According to Wikipedia, the steel mill in Weirton has also greatly scaled back:
[T]he Weirton Steel Corporation...was once a fully integrated steel mill employing over 12,000 people. It was the largest private employer and the largest taxpayer in West Virginia. This is no longer true. Due to reorganization of the steel industry, not only within the United States but worldwide, the Weirton plant, now part of the international giant Arcelor Mittal, currently operates only the tin-plating section of the mill (though still one of the country's largest tin-plate makers), with only 1,200 workers.
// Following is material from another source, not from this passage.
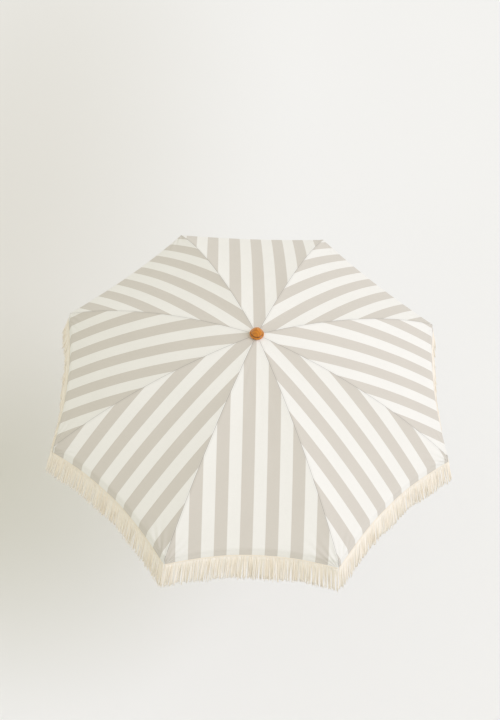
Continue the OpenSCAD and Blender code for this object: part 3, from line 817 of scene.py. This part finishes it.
# Ribs: pulled fibreglass rods, cream white and slightly glossy, with faint lengthwise fibres.
# Each turns by its eye on the crown's wire ring, and its lug takes the stretcher's fork.
def fibreglass(flow):
    """Cream glass fibre, slightly cloudy along the rod."""
    place = flow.node("ShaderNodeTexCoord", None, None, 3)
    fibres = place.stretched(60, 60, 12).speckle(9, 3.0)
    return {"Base Color": (0.90 + 0.12 * fibres).shade(written(236, 232, 220)),
            "Roughness": 0.3 + 0.15 * fibres,
            "Normal": fibres.bump(0.0002, 0.3)}


rib_fibreglass = finish_of("rib_fibreglass", fibreglass, Coat_Weight=0.2)
dress(rib_fibreglass, *[f"rib_{k}" for k in range(1, RIBS + 1)])

# Studio: a pale paper floor that runs far back, with a painted shadow that makes it a little dimmer at the left.
# An even white surround and one soft lamp from the upper right light the umbrella. The surround is a
# little weaker as light, at ambient, than where it shows as a backdrop, in gloss or through something.
floor_reach = 80.0
ambient, backdrop = 0.79, 0.888
lamp_from = Vector((0.67, -0.11, 0.72))
floor_mesh = bpy.data.meshes.new("floor")
floor_corners = [(-1, -1), (1, -1), (1, 1), (-1, 1)]
floor_mesh.from_pydata([(floor_reach * x, floor_reach * y, 0) for x, y in floor_corners], [], [(0, 1, 2, 3)])
floor = bpy.data.objects.new("floor", floor_mesh)
bpy.context.scene.collection.objects.link(floor)
floor.location.z = -0.0005
floor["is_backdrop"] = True


def plain_paper(flow):
    """Pale paper, slightly cloudy, with a painted shadow at the left that fades out with distance."""
    place = flow.node("ShaderNodeTexCoord", None, None, 3)
    far = flow.node("ShaderNodeVectorMath", {"operation": "LENGTH"}, {0: place}, 1).between(2.5, 9.0)
    across, along, _ = place.parts()
    # Painted shadow: the floor is darkened at the left and further back, fading out with distance.
    painted_shadow = across.between(0.6, -1.9) * along.between(-1.4, 1.2) * (1 - far)
    colour = painted_shadow.tint(written(242, 242, 240), written(223, 221, 213))
    return {"Base Color": (0.985 + 0.02 * place.speckle(0.7, 2.0)).shade(colour)}


floor.data.materials.append(finish_of("studio_floor", plain_paper, Roughness=0.9, Specular_IOR_Level=0.2))
world = bpy.data.worlds.new("surround")
bpy.context.scene.world = world
world.use_nodes = True
surround = Flow(world.node_tree)
camera_ray, glossy_ray, through_ray = [surround.node("ShaderNodeLightPath", None, None, n) for n in (0, 3, 6)]
seen = camera_ray + glossy_ray + through_ray
seen = seen.maths("MINIMUM", seen, 1.0)
lit = world.node_tree.nodes["Background"]
surround_colour = seen.tint((1.0, 0.986, 0.885, 1.0), (1.0, 0.995, 0.98, 1.0))
world.node_tree.links.new(surround_colour.socket, lit.inputs["Color"])
world.node_tree.links.new((ambient + (backdrop - ambient) * seen).socket, lit.inputs["Strength"])
key = bpy.data.objects.new("key_lamp", bpy.data.lights.new("key_lamp", "SUN"))
bpy.context.scene.collection.objects.link(key)
key.data.energy = 0.98
key.data.angle = math.radians(35)
key.data.color = (1.0, 1.01, 1.31)
key.rotation_euler = lamp_from.to_track_quat("Z", "Y").to_euler()
bpy.context.scene.view_settings.view_transform = "Standard"

# How far each thing shows from its image point, and the two boxes.
# An edge is the outermost finished vertex that shows, and a long mesh is read in even steps.
bpy.context.view_layer.update()
depsgraph = bpy.context.evaluated_depsgraph_get()
seen_places = []
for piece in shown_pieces():
    mesh = piece.evaluated_get(depsgraph).to_mesh()
    step = max(1, len(mesh.vertices) // 20000)
    seen_places += [shown_at(piece.matrix_world @ mesh.vertices[i].co) for i in range(0, len(mesh.vertices), step)]
across = [x for x, y in seen_places]
down = [y for x, y in seen_places]
shown = {"left": min(across), "right": max(across), "top": min(down), "bottom": max(down)}
misses = {name: round(shown[name] - value, 1) for name, value in edge_points.items()}
corner_names = ["corner_right_upper", "corner_top_right", "corner_top_left", "corner_left_upper",
                "corner_left_lower", "corner_bottom_left", "corner_bottom_right", "corner_right_lower"]
for n, name in enumerate(corner_names):
    angle = HALF_GORE * (2 * n + 1)
    r, z = on_arc(rim_slope)
    x, y = shown_at((r * math.cos(angle), r * math.sin(angle), z))
    misses[name] = [round(x - image_points[name][0], 1), round(y - image_points[name][1], 1)]
bud = [shown_at(vertex.co) for vertex in finial.data.vertices]
misses["finial"] = [round((min(p[i] for p in bud) + max(p[i] for p in bud)) / 2 - image_points["finial"][i], 1)
                    for i in (0, 1)]
dressed_gores = surface_tree(panels.values())
for k, (x, y) in stripe_points.items():
    local = gore_turn(k).inverted() @ surface_at(x, y, dressed_gores)
    shown_x, shown_y = shown_at(gore_turn(k) @ Vector((local.x, stripe_phase[k], local.z)))
    misses[f"stripe_{k}"] = [round(shown_x - x, 1), round(shown_y - y, 1)]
During the early 1980s the employees of Weirton Steel endeavored to purchase the mill from National Steel Corporation as the largest ESOP (Employee Stock Ownership Program) in the nation, saving the mill from bankruptcy.
Hard times. Still, in 2012, nearly 17 years after the King of Cool left us on December 25, 1995, even a single mention of our Dino on the front page of a national newspaper is welcome!  A mention of our Dino brightens up every day!


Always On Watch said...

Thanks for accepting my submission!

dino martin peters said...

Hey pallie, likes no problemo Miss AOW...always always such a marvelous pleasure to publish each and every piece of your Dino-prosin'. Keeps lovin' our most beloved Dino!

Always On Watch said...

I wish that I had more time to write for your Dino site.

But you know how it is. **sigh**

dino martin peters said...

Hey pallie, likes Miss AOW, likes I totally hears your Dino-hearted desire ma'am...gets harder and harder to find 'nough time to devote to this Dino-mission. Keeps lovin' our most beloved Dino!